Converting all the existing CSV table data to into Parquet format:

Default Compression Codec for parquet format is snappy , this can be changed to Gzip as per requirement.

set compression_codec=Snappy;

insert overwrite table log_parquet4 select * from logs;

set compression_codec=gzip;

insert overwrite table log_parquet4 select * from logs;

This Helps to store the parquet file in compressed format using gzip or snappy compression . cloudera mostly recommends snappy because of their query retrieving capability . I have tried both snappy and gzip to see how they are different in terms of occupying storage space

Parquet tables Query performance

select sum(durationsecond) from log_parquet_format;
+---------------------+
| sum(durationsecond) |
+---------------------+
| 922064755 |
+---------------------+
Fetched 1 row(s) in 1.85s

[quickstart.cloudera:21000] > select avg(durationsecond) from log_parquet_format;
Query: select avg(durationsecond) from log_parquet_format
+---------------------+
| avg(durationsecond) |
+---------------------+
| 19.98479690738564 |
+---------------------+

Fetched 1 row(s) in 1.95s

CSV tables file storage inside HDFS

[cloudera@quickstart Downloads]$ hadoop fs -du -s -h /user/cheran/gzip/
448.4 M 448.4 M /user/cheran/gzip

[cloudera@quickstart Downloads]$ hadoop fs -du -s -h /user/cheran/log_parquet_formatt/
798.6 M 798.6 M /user/cheran/log_parquet_format

Getting Started with Indyco :

I have tried Indyco tool it has some cool features . Indyco has efficient data governance & modelling capabilities . It lets you to create physical / logical / conceptual data models and deploy them to Impala's through a jdbc driver . It also supports parquet file format based ddl creation . So Guys try them out and let me know your thoughts.

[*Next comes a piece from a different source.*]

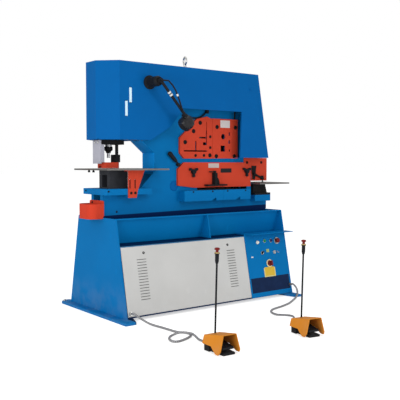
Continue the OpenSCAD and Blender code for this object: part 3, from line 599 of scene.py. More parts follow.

You may not get this tool with a straight open download link .you have to request download link from Indyco for evaluation.

Conclusion

So we have discussed elaborately how to create tables using ddl and also introduced you for Idyco. Now its all your requirements & hard work to model a ER / STAR / Datavault .

Guys let me know your thoughts and challenges you face whilst you do data modelling . Best of Luck with all your Impala Adventures.